§ Given data:
============

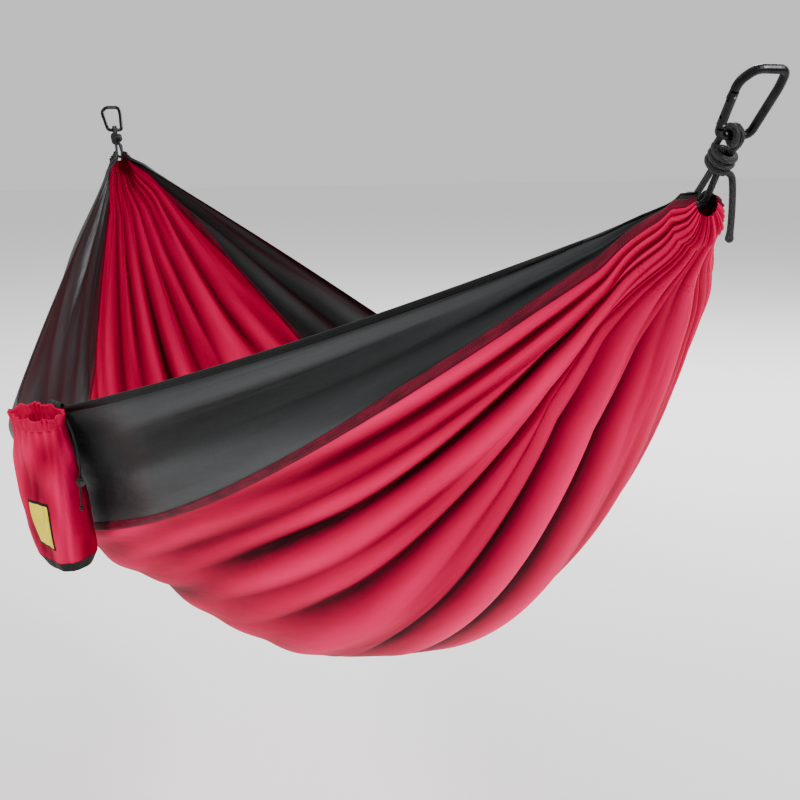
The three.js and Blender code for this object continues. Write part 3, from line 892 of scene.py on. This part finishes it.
def make_bed():
    centre_parts = ["centre_panel", "near_end_channel", "far_end_channel"]
    panels = {
        "centre_panel": ("red", CENTRE_CLOTH, centre_parts),
        "front_panel": ("charcoal", FRONT_CLOTH, ["front_panel"]),
        "back_panel": ("charcoal", BACK_CLOTH, ["back_panel"]),
    }
    for name, (look, width, replaced) in panels.items():
        obj = panel(name, COLUMNS[name], look, replaced)
    for side in ("front", "back"):
        make_seam(side + "_seam")
        make_hem_roll(side + "_hem", HEM_ROW if side == "front" else 1 - HEM_ROW)
    channel_stitching("near")
    channel_stitching("far")


# ---- ropes ----
STRAND = 0.0034
CHANNEL_LOOP = 0.0065
COIL_R = 0.0099
COIL_TOP = 0.080
COIL_PITCH = 0.0067
COIL_TURNS = 2.5
COIL_START = math.radians(118)
BAR = 0.064
BAR_TURN = (math.radians(-75), math.radians(-608))
STOCK = 0.008


def line_place(end):
    """Maps (along, across, out) of one hanging line into the row frame."""
    flip = 1 if end == "near" else -1
    start = 0 if end == "near" else -HANG_GAP
    cos = math.cos(SLOPE)
    sin = math.sin(SLOPE)

    def place(along, across, out=0.0):
        return np.array(
            (start + flip * (-along * cos - out * sin), across, -along * sin + out * cos)
        )

    return place


def rope_points(place):
    """One rope: out through the channel, back, twice round the bar, the whipping, the tail."""
    points = [place(0.077, -STRAND), place(0.090, -STRAND)]
    points += [place(0.104, -STRAND - 0.0004), place(0.118, -0.005)]
    bend = LINE - CHANNEL_LOOP
    for turn in np.linspace(0, math.pi, 7):
        points.append(place(bend + CHANNEL_LOOP * math.sin(turn), -CHANNEL_LOOP * math.cos(turn)))
    points += [place(0.118, 0.005), place(0.104, STRAND + 0.0004), place(0.092, STRAND)]
    points += [place(0.083, STRAND, -0.0006), place(0.076, STRAND, -0.004)]
    radius = (STOCK + ROPE) / 2 + 0.0005
    for share in np.linspace(0, 1, 17):
        turn = lerp(*BAR_TURN, share)
        across = lerp(STRAND, -STRAND, share)
        points.append(place(BAR + radius * math.cos(turn), across, radius * math.sin(turn)))
    for share in np.linspace(0, 1, 31):
        turn = COIL_START + share * COIL_TURNS * 2 * math.pi
        along = COIL_TOP + COIL_TURNS * COIL_PITCH * share
        points.append(place(along, COIL_R * math.cos(turn), COIL_R * math.sin(turn)))
    leave = place(COIL_TOP + COIL_TURNS * COIL_PITCH + 0.0025, 0.0095, -COIL_R - 0.001)
    for y, z in ((0, 0), (0.0015, -0.007), (0.002, -0.022), (0.0015, -0.040), (0, -0.056)):
        points.append(leave + np.array((0, y, z)))
    return points


BRAID_SIDES = 24
BRAID_STRANDS = 8
BRAID_TWIST = 4.2
BRAID_BULGE = 0.035
ROPE_STEP = 0.0010
KNOBBED = 1.25  # the rope's tail ends in a knob this much thicker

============

§ What is required: Reproduce the listing shown above in its entirety, exactly.

§ Result for this exercise:
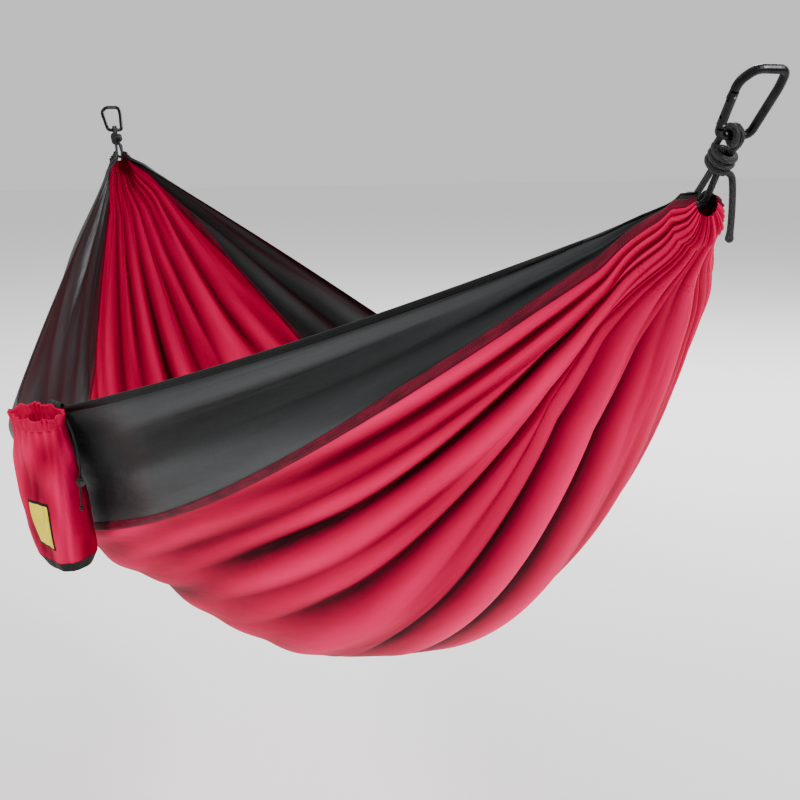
The three.js and Blender code for this object continues. Write part 3, from line 892 of scene.py on. This part finishes it.
def make_bed():
    centre_parts = ["centre_panel", "near_end_channel", "far_end_channel"]
    panels = {
        "centre_panel": ("red", CENTRE_CLOTH, centre_parts),
        "front_panel": ("charcoal", FRONT_CLOTH, ["front_panel"]),
        "back_panel": ("charcoal", BACK_CLOTH, ["back_panel"]),
    }
    for name, (look, width, replaced) in panels.items():
        obj = panel(name, COLUMNS[name], look, replaced)
    for side in ("front", "back"):
        make_seam(side + "_seam")
        make_hem_roll(side + "_hem", HEM_ROW if side == "front" else 1 - HEM_ROW)
    channel_stitching("near")
    channel_stitching("far")


# ---- ropes ----
STRAND = 0.0034
CHANNEL_LOOP = 0.0065
COIL_R = 0.0099
COIL_TOP = 0.080
COIL_PITCH = 0.0067
COIL_TURNS = 2.5
COIL_START = math.radians(118)
BAR = 0.064
BAR_TURN = (math.radians(-75), math.radians(-608))
STOCK = 0.008


def line_place(end):
    """Maps (along, across, out) of one hanging line into the row frame."""
    flip = 1 if end == "near" else -1
    start = 0 if end == "near" else -HANG_GAP
    cos = math.cos(SLOPE)
    sin = math.sin(SLOPE)

    def place(along, across, out=0.0):
        return np.array(
            (start + flip * (-along * cos - out * sin), across, -along * sin + out * cos)
        )

    return place


def rope_points(place):
    """One rope: out through the channel, back, twice round the bar, the whipping, the tail."""
    points = [place(0.077, -STRAND), place(0.090, -STRAND)]
    points += [place(0.104, -STRAND - 0.0004), place(0.118, -0.005)]
    bend = LINE - CHANNEL_LOOP
    for turn in np.linspace(0, math.pi, 7):
        points.append(place(bend + CHANNEL_LOOP * math.sin(turn), -CHANNEL_LOOP * math.cos(turn)))
    points += [place(0.118, 0.005), place(0.104, STRAND + 0.0004), place(0.092, STRAND)]
    points += [place(0.083, STRAND, -0.0006), place(0.076, STRAND, -0.004)]
    radius = (STOCK + ROPE) / 2 + 0.0005
    for share in np.linspace(0, 1, 17):
        turn = lerp(*BAR_TURN, share)
        across = lerp(STRAND, -STRAND, share)
        points.append(place(BAR + radius * math.cos(turn), across, radius * math.sin(turn)))
    for share in np.linspace(0, 1, 31):
        turn = COIL_START + share * COIL_TURNS * 2 * math.pi
        along = COIL_TOP + COIL_TURNS * COIL_PITCH * share
        points.append(place(along, COIL_R * math.cos(turn), COIL_R * math.sin(turn)))
    leave = place(COIL_TOP + COIL_TURNS * COIL_PITCH + 0.0025, 0.0095, -COIL_R - 0.001)
    for y, z in ((0, 0), (0.0015, -0.007), (0.002, -0.022), (0.0015, -0.040), (0, -0.056)):
        points.append(leave + np.array((0, y, z)))
    return points


BRAID_SIDES = 24
BRAID_STRANDS = 8
BRAID_TWIST = 4.2
BRAID_BULGE = 0.035
ROPE_STEP = 0.0010
KNOBBED = 1.25  # the rope's tail ends in a knob this much thicker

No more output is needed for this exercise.